My paternal grandfather was one of those who ventured out
during the early part of the 20th century, together with his
brother, to settle in Davao.
That grandfather died young, so my father had few ties with
relatives on that side, and to our lao jia in Nan An. In his
youth, he was sent to Shanghai for high school and college,
in the care of a maternal uncle. It was with that Shanghai
branch of his family, as well as with my mother's Manila-based
clan, that we built our ties.
My sister and I were quite excited about this trip to Nan
An, curious about which relatives we might meet. We'd realized
that the only relative we "knew" from the lao jia
was an aunt, my father's sister, who had spent her whole life
in China. Whenever I visited my maternal grandmother in Davao,
she'd show me faded photographs of that aunt, the pictures
following her life as a child, a new bride, and eventually
a mother, with a little girl. After my grandmother died, the
photographs stopped coming, and that little girl faded from
our memories.
It was a quiet Saturday morning when we drove through a bumpy,
dusty road into Nan An. I could understand why so many Chinese
left. Life is hard there, land scarce and not very fertile.
Nan An is developing now, with light industries, but is still
dependent on money from the "huaqiao," the overseas
Chinese.
We were able to find the place where our ancestral books
were kept. These are extensive genealogies that include information
on the Chinese who migrated to distant lands. It was in one
of those ancestral books where I found my grandfather listed,
when he was born and when he died, with details that included
the year, month, day and even the time, all recorded using
the Chinese calendar. The books also had dates for my grandfather's
wives and all his children.
As we looked at the books, I realized we were surrounded
by several older men, who it turned out were my father's cousins.
Each of them would introduce themselves, explaining how we
were related: "My father was your father's second brother."
They were as interested in the ancestral books as we were,
pointing to one of the Chinese names of my father's siblings
and going, "This was the one known as Panching"
while another went, "This was Doro."
Mind you, these men had never been to the Philippines.
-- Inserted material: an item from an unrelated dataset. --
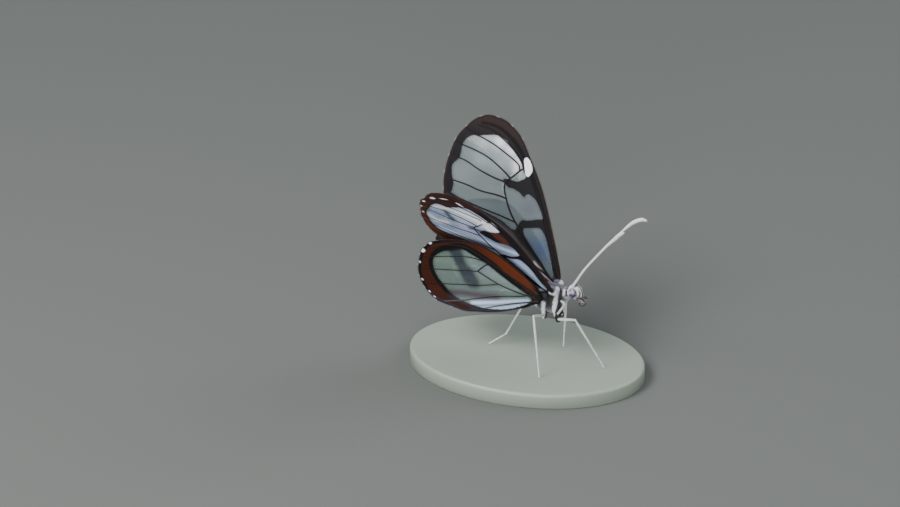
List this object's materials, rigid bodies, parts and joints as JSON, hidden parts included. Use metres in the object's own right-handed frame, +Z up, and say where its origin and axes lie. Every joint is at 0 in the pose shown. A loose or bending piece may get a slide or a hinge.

Perhaps
sensing my surprise with the way they could identify people
by their Filipino nicknames, one of them explained that they
used to get letters, photographs and money sent from the Philippines
by my grandmother. Ah, I realized, here was the other end
of the correspondence that allowed these old men to "know"
who their relatives were out in Mindanao.
In a small village my sister and I met a first cousin, a
tiny woman who approached us shyly then hugged us with such
warmth that it reminded me of my, no, our grandmother. In
a way, I guess, we had known each other all these years: she
was the little girl in my grandmother's photographs, clinging
to her mother.
I took digital pictures of the pages from the ancestral books
where my grandfather and his children were listed and when
I got back to the Philippines, I was able to convert the Chinese
dates into the Gregorian calendar. When I showed the dates
to my father, he began to tell me stories from his childhood
that I'd never heard before, for example about the uncle who
had been killed by bandits in Davao and Doro, his favorite
"ah-hia" or older brother.
He remembered, in particular, an incident from his childhood
when strangers had come to their home and Doro, apparently
apprehensive about the visitors' intentions, had whispered
to my father to go up into the house and hide. My father described
how tense the situation was and yet he had felt safe, confident
that his ah-hia would protect him. Sadly, Doro died young,
aged 18, bleeding to death after a tooth extraction.
Such stories were reminders of how precarious life was for
the early Chinese migrants in this new land that was now their
home, so full of promise and yet fraught, too, with dangers
and uncertainty.
Family, whether we call it lao jia or "pamilya,"
isn't just a matter of place or of relatives. It's all that
coming together to give us a sense of roots and connectedness,
even if with gaps and questions, to help us make some sense
of who we are and what life might be all about.